For half a century, the Oak Street Corridor has been the heart of local Jewish activity. In the coming decades there is reason to expect that new community services will emerge in areas throughout the region where Jewish families have made their home. Such was the case in the 1970s when Jews living on the North Shore began meeting for Shabbat dinners and services in one another’s homes, forming the basis of Congregation Har El.
But a Jewish community is comprised of much more than synagogues alone. It remains to be seen how community connections will be upheld between Vancouver and the neighbouring cities, and whether we will see the emergence of a new hub with the same degree of emotional importance that Oakridge once held.
Harry Caine was born and raised in Winnipeg and arrived in Vancouver in 1956. While working as a pharmacist at Vancouver General Hospital, Harry met his future business partner, Jerry Morris. In 1960, they opened Oakridge Drugs at Oak and 42nd Avenue.
Vivian Claman and her parents moved from Montreal to Vancouver in 1966, when Vivian was nine years old. They settled in Oakridge the following year.
Irene Dodek was born and raised in the small town of Cupar, Saskatchewan and arrived with her family in Vancouver in her late teenaged years. She soon began studies at UBC, where she met her husband Mort. Irene is a founding member of the Jewish Historical Society of British Columbia.
Mort Dodek was born in Winnipeg to Polish immigrant parents and raised in Vancouver. At a B’nei Brith picnic on Bowen Island in 1947, Mort met Irene Segall, a new arrival from Saskatchewan.

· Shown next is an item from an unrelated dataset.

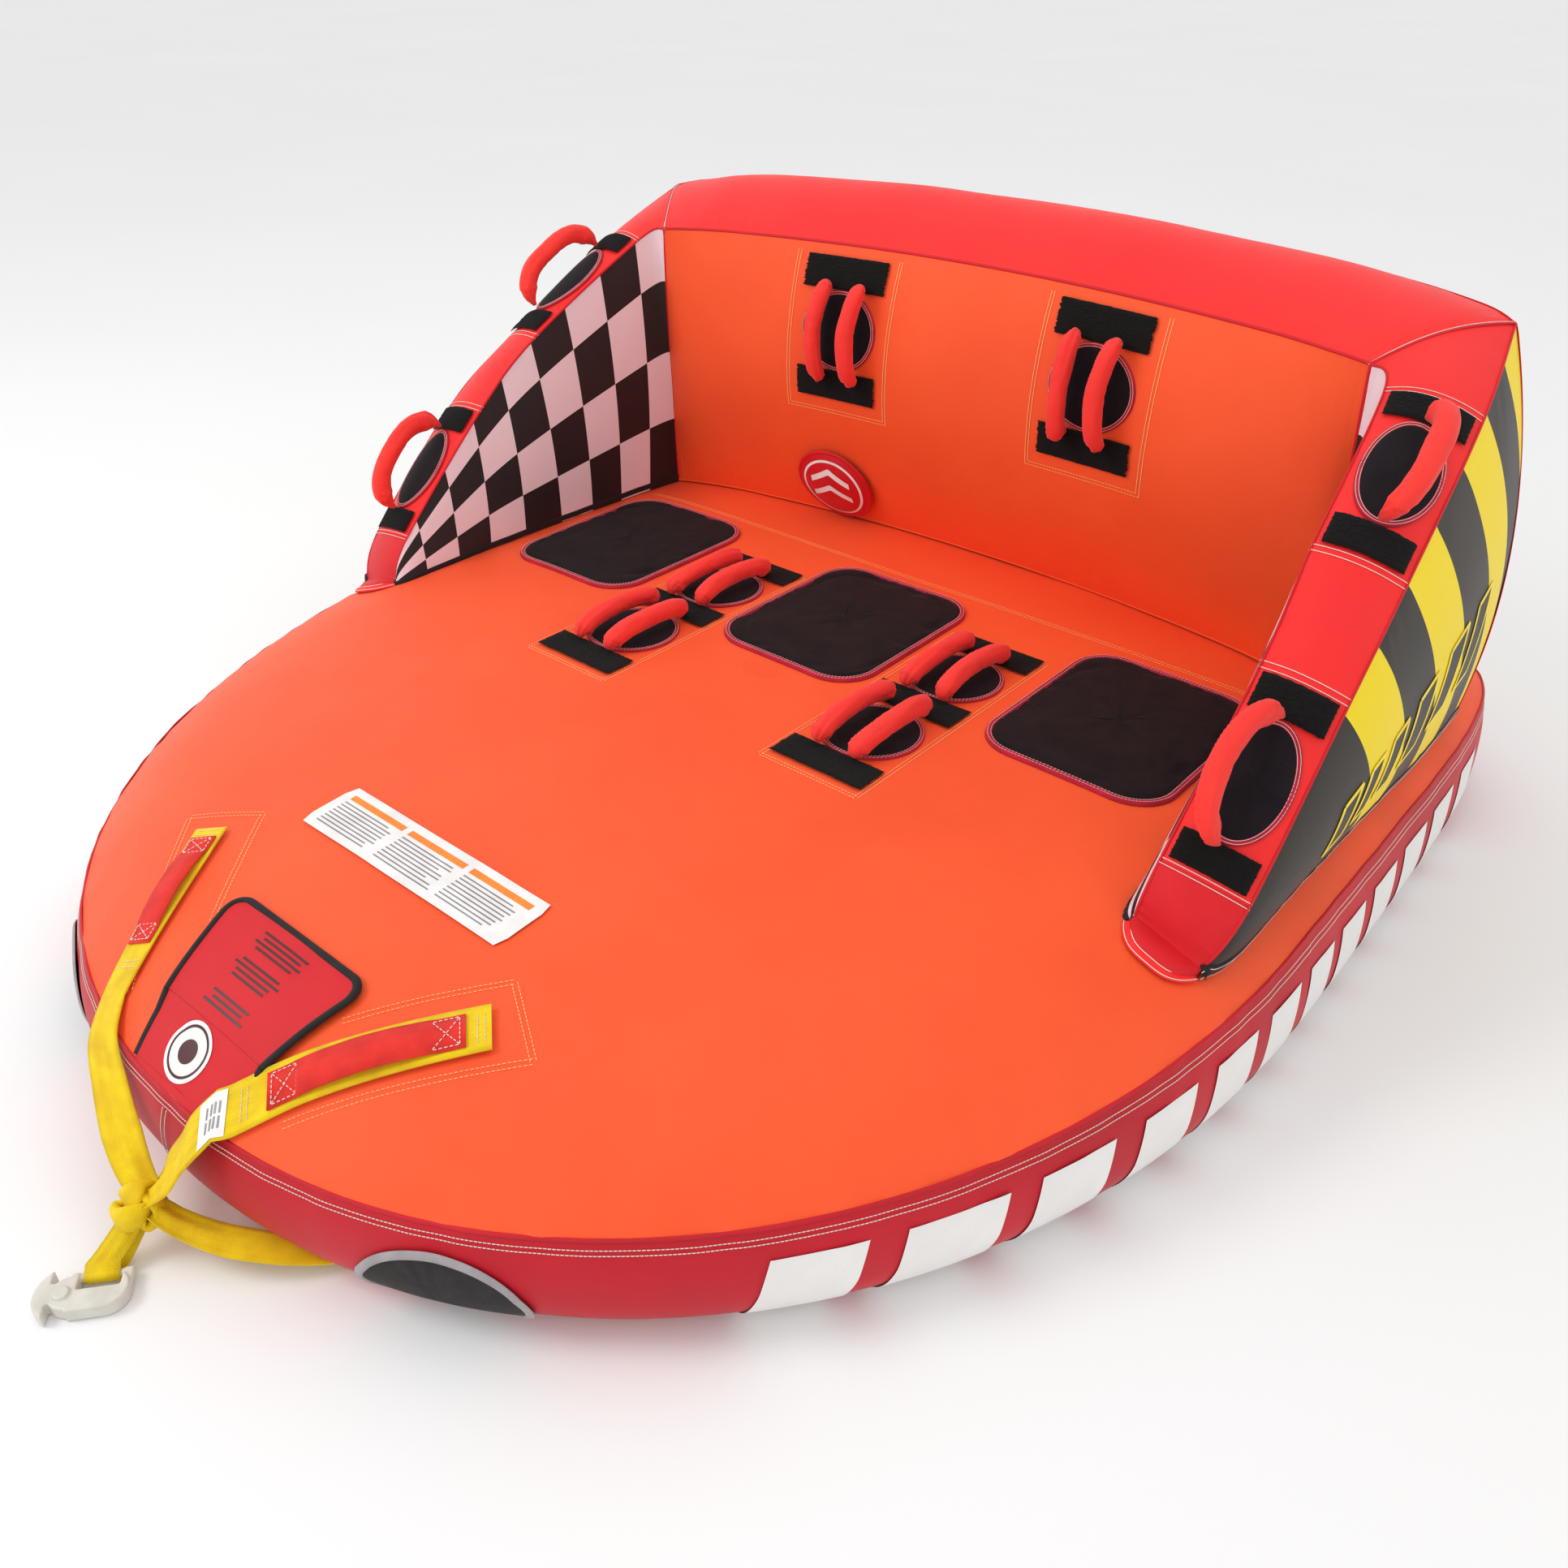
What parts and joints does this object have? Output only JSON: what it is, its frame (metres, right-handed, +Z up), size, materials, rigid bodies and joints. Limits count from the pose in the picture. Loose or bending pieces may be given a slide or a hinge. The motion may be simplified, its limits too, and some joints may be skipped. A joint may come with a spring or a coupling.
{
  "type": "towable tube",
  "caption": "Inflatable deck tube with a wrap-round backrest, side wings, padded handles and pads, and a webbing tow harness with a quick hook; towed by a boat from its rounded nose",
  "frame": {"origin": "on the floor at the middle of the width, level with the front of the front grips' station; the floor_face mount's point", "axes": "-Y points to the towed nose, +Y to the backrest, +X to the right when looking from the nose at the backrest, +Z up"},
  "size_m": [2.204, 2.7565, 1.0503],
  "materials": {
    "orange_nylon": "coated woven nylon, bright orange, slight sheen",
    "red_nylon": "coated woven nylon, red, slight sheen",
    "black_nylon": "coated woven nylon, black",
    "charcoal_nylon": "coated woven nylon, dark brown-grey",
    "check_nylon": "printed check of black and white nylon",
    "yellow_nylon": "printed yellow and charcoal diagonal blocks on nylon",
    "black_neoprene": "padded neoprene, matt, slightly ribbed",
    "pink_binding": "folded woven binding, crimson pink",
    "black_webbing": "brushed nylon webbing, fuzzy",
    "handle_fabric": "nylon cover puckered over a foam core, coral red",
    "yellow_webbing": "woven polyester webbing, yellow",
    "hook_plastic": "moulded nylon, milky white",
    "black_binding": "black woven patch and binding",
    "valve_plastic": "moulded plastic, dark grey",
    "label_vinyl": "printed vinyl, white",
    "air_chamber": "soft PVC sheet, translucent grey",
    "zipper_tape": "woven tape with moulded teeth, black",
    "zipper_metal": "cast metal slider"
  },
  "bodies": {
    "tube_cover": {"deck_top_panel": "orange_nylon", "side_band": "red_nylon", "bottom_panel": "black_nylon", "deck_bladder": "air_chamber", "back_front_panel": "orange_nylon", "back_top_strip": "red_nylon", "back_rear_panel": "charcoal_nylon", "back_bladder": "air_chamber", "wing_inner_right": "check_nylon", "wing_strip_right": "red_nylon", "wing_outer_right": "yellow_nylon", "wing_bladder_right": "air_chamber", "wing_inner_left": "check_nylon", "wing_strip_left": "red_nylon", "wing_outer_left": "yellow_nylon", "wing_bladder_left": "air_chamber", "seat_pads": "black_neoprene", "pad_bindings": "pink_binding", "knuckle_guards": "black_neoprene", "guard_bindings": "pink_binding", "webbing_bars": "black_webbing", "tow_strap_right": "yellow_webbing", "tow_strap_left": "yellow_webbing", "tow_strap_bottom": "yellow_webbing", "strap_sleeves": "red_nylon", "tow_knot": "yellow_webbing", "tow_loop": "yellow_webbing", "flap_root": "red_nylon", "back_valve_body": "valve_plastic", "deck_valve_body": "valve_plastic", "drain_patches": "black_binding", "safety_label": "label_vinyl", "care_label": "label_vinyl", "zipper_tape": "zipper_tape"},
    "deck_grip_1": {"deck_handle_1": "handle_fabric"},
    "deck_grip_2": {"deck_handle_2": "handle_fabric"},
    "deck_grip_3": {"deck_handle_3": "handle_fabric"},
    "deck_grip_4": {"deck_handle_4": "handle_fabric"},
    "deck_grip_5": {"deck_handle_5": "handle_fabric"},
    "deck_grip_6": {"deck_handle_6": "handle_fabric"},
    "deck_grip_7": {"deck_handle_7": "handle_fabric"},
    "deck_grip_8": {"deck_handle_8": "handle_fabric"},
    "back_grip_1": {"back_handle_1": "handle_fabric"},
    "back_grip_2": {"back_handle_2": "handle_fabric"},
    "back_grip_3": {"back_handle_3": "handle_fabric"},
    "back_grip_4": {"back_handle_4": "handle_fabric"},
    "wing_grip_1": {"wing_handle_1": "handle_fabric"},
    "wing_grip_2": {"wing_handle_2": "handle_fabric"},
    "wing_grip_3": {"wing_handle_3": "handle_fabric"},
    "wing_grip_4": {"wing_handle_4": "handle_fabric"},
    "hook": {"tow_hook": "hook_plastic"},
    "nose_flap": {"tow_flap": "red_nylon", "flap_binding": "black_binding"},
    "valve_cover": {"valve_flap": "red_nylon"},
    "back_cap": {"back_valve_cap": "valve_plastic"},
    "deck_cap": {"deck_valve_cap": "valve_plastic"},
    "zip_pull": {"zipper_slider": "zipper_metal"}
  },
  "joints": [
    {"name": "deck_grip_1_swing", "type": "hinge", "parent": "tube_cover", "child": "deck_grip_1", "pos_m": [-0.34, 0.078, 0.34299], "axis": [0, 1, 0], "range_deg": [-40, 40]},
    {"name": "deck_grip_2_swing", "type": "hinge", "parent": "tube_cover", "child": "deck_grip_2", "pos_m": [-0.26, 0.078, 0.343], "axis": [0, 1, 0], "range_deg": [-40, 40]},
    {"name": "deck_grip_3_swing", "type": "hinge", "parent": "tube_cover", "child": "deck_grip_3", "pos_m": [-0.34, 0.333, 0.34299], "axis": [0, 1, 0], "range_deg": [-40, 40]},
    {"name": "deck_grip_4_swing", "type": "hinge", "parent": "tube_cover", "child": "deck_grip_4", "pos_m": [-0.26, 0.333, 0.343], "axis": [0, 1, 0], "range_deg": [-40, 40]},
    {"name": "deck_grip_5_swing", "type": "hinge", "parent": "tube_cover", "child": "deck_grip_5", "pos_m": [0.26, 0.078, 0.343], "axis": [0, 1, 0], "range_deg": [-40, 40]},
    {"name": "deck_grip_6_swing", "type": "hinge", "parent": "tube_cover", "child": "deck_grip_6", "pos_m": [0.34, 0.078, 0.34299], "axis": [0, 1, 0], "range_deg": [-40, 40]},
    {"name": "deck_grip_7_swing", "type": "hinge", "parent": "tube_cover", "child": "deck_grip_7", "pos_m": [0.26, 0.333, 0.343], "axis": [0, 1, 0], "range_deg": [-40, 40]},
    {"name": "deck_grip_8_swing", "type": "hinge", "parent": "tube_cover", "child": "deck_grip_8", "pos_m": [0.34, 0.333, 0.34299], "axis": [0, 1, 0], "range_deg": [-40, 40]},
    {"name": "back_grip_1_swing", "type": "hinge", "parent": "tube_cover", "child": "back_grip_1", "pos_m": [-0.33704, 0.71165, 0.78499], "axis": [-0.0002, 0.1284, 0.9917], "range_deg": [-64, 12]},
    {"name": "back_grip_2_swing", "type": "hinge", "parent": "tube_cover", "child": "back_grip_2", "pos_m": [-0.25189, 0.7154, 0.7863], "axis": [0, 0.132, 0.9912], "range_deg": [-64, 12]},
    {"name": "back_grip_3_swing", "type": "hinge", "parent": "tube_cover", "child": "back_grip_3", "pos_m": [0.2589, 0.71392, 0.7865], "axis": [0, 0.132, 0.9912], "range_deg": [-44, 32]},
    {"name": "back_grip_4_swing", "type": "hinge", "parent": "tube_cover", "child": "back_grip_4", "pos_m": [0.34537, 0.71019, 0.78518], "axis": [0.0002, 0.1284, 0.9917], "range_deg": [-50, 26]},
    {"name": "wing_grip_1_swing", "type": "hinge", "parent": "tube_cover", "child": "wing_grip_1", "pos_m": [0.96105, 0.08534, 0.5077], "axis": [-0.0016, 0.7201, 0.6939], "range_deg": [-25, 75]},
    {"name": "wing_grip_2_swing", "type": "hinge", "parent": "tube_cover", "child": "wing_grip_2", "pos_m": [0.94037, 0.53335, 0.83639], "axis": [-0.09, 0.8681, 0.4882], "range_deg": [-65, 35]},
    {"name": "wing_grip_3_swing", "type": "hinge", "parent": "tube_cover", "child": "wing_grip_3", "pos_m": [-0.96668, 0.0853, 0.50775], "axis": [0.0016, 0.7201, 0.6939], "range_deg": [-50, 50]},
    {"name": "wing_grip_4_swing", "type": "hinge", "parent": "tube_cover", "child": "wing_grip_4", "pos_m": [-0.9373, 0.53241, 0.8375], "axis": [0.09, 0.8681, 0.4882], "range_deg": [-50, 50]},
    {"name": "hook_roll", "type": "hinge", "parent": "tube_cover", "child": "hook", "pos_m": [0.0569, -1.28721, 0.012], "axis": [-0.6428, -0.766, 0], "range_deg": [0, 80]},
    {"name": "nose_flap_lift", "type": "hinge", "parent": "tube_cover", "child": "nose_flap", "pos_m": [0, -1.034, 0.25021], "axis": [1, 0, 0], "range_deg": [0, 110]},
    {"name": "valve_cover_lift", "type": "hinge", "parent": "tube_cover", "child": "valve_cover", "pos_m": [-0.32988, 0.7337, 0.50819], "axis": [-0.998, -0.0636, -0.0048], "range_deg": [0, 75]},
    {"name": "back_cap_turn", "type": "hinge", "parent": "tube_cover", "child": "back_cap", "pos_m": [-0.33069, 0.7782, 0.42393], "axis": [0.0721, -0.9151, -0.3966], "continuous": true},
    {"name": "deck_cap_turn", "type": "hinge", "parent": "tube_cover", "child": "deck_cap", "pos_m": [-0.3, 1.195, 0.29841], "axis": [0, 0.2448, 0.9696], "continuous": true},
    {"name": "zip_pull_slide", "type": "slide", "parent": "tube_cover", "child": "zip_pull", "axis": [1, 0, 0], "range_m": [0, 1.06]}
  ]
}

They were wed in 1951 while Mort was completing Medical School at UBC. Mort and Irene raised their three children in Oakridge.
Gail Dodek Wenner was born in Vancouver and raised in Oakridge. She is the daughter of Mort and Irene Dodek.
Wendy Fouks was born and raised in Vancouver. She has worked for many years as a primary school teacher with at-risk children.
Debby Freiman was born in Vancouver and raised in Oakridge. Debby taught ESL for many years, first in the Vancouver School Board, and later at Langara College, where she eventually served as a program coordinator in continuing studies.
Bea Goldberg was born in Saskatoon and joined her sister Rose in Vancouver in 1943 after completing university. She met her husband Meyer here and together they raised their two children, Jeffrey and Jackie.
Marjorie Groberman z”l was born in Edmonton and arrived in Vancouver in 1937 at the age of 17. Her parents were highly active in community organizations and she carried on this tradition as a longtime leader of Hadassah.
Sarah Jarvis was born and raised in Vancouver. Her mother originally came from Lithuania and her father from Poland. She and her husband raised their children in Oakridge.
Ed Lewin was born in Vancouver and raised in Oakridge. His parents came to Canada from Europe after the Holocaust in 1948. Ed is past president of the Vancouver Holocaust Education Centre.
Sandy Rogen grew up in Oakridge and continues to live in Vancouver.
Ken Sanders was born in Vancouver and grew up in Oakridge.
Perry Seidelman was raised in Vancouver, a fourth generation Vancouverite. A teacher and school administrator in the Vancouver School Board for many years, Perry was Principal of King David High School from 2003 to 2008. Perry joined the JHSBC board in 2009 upon his retirement from KDHS.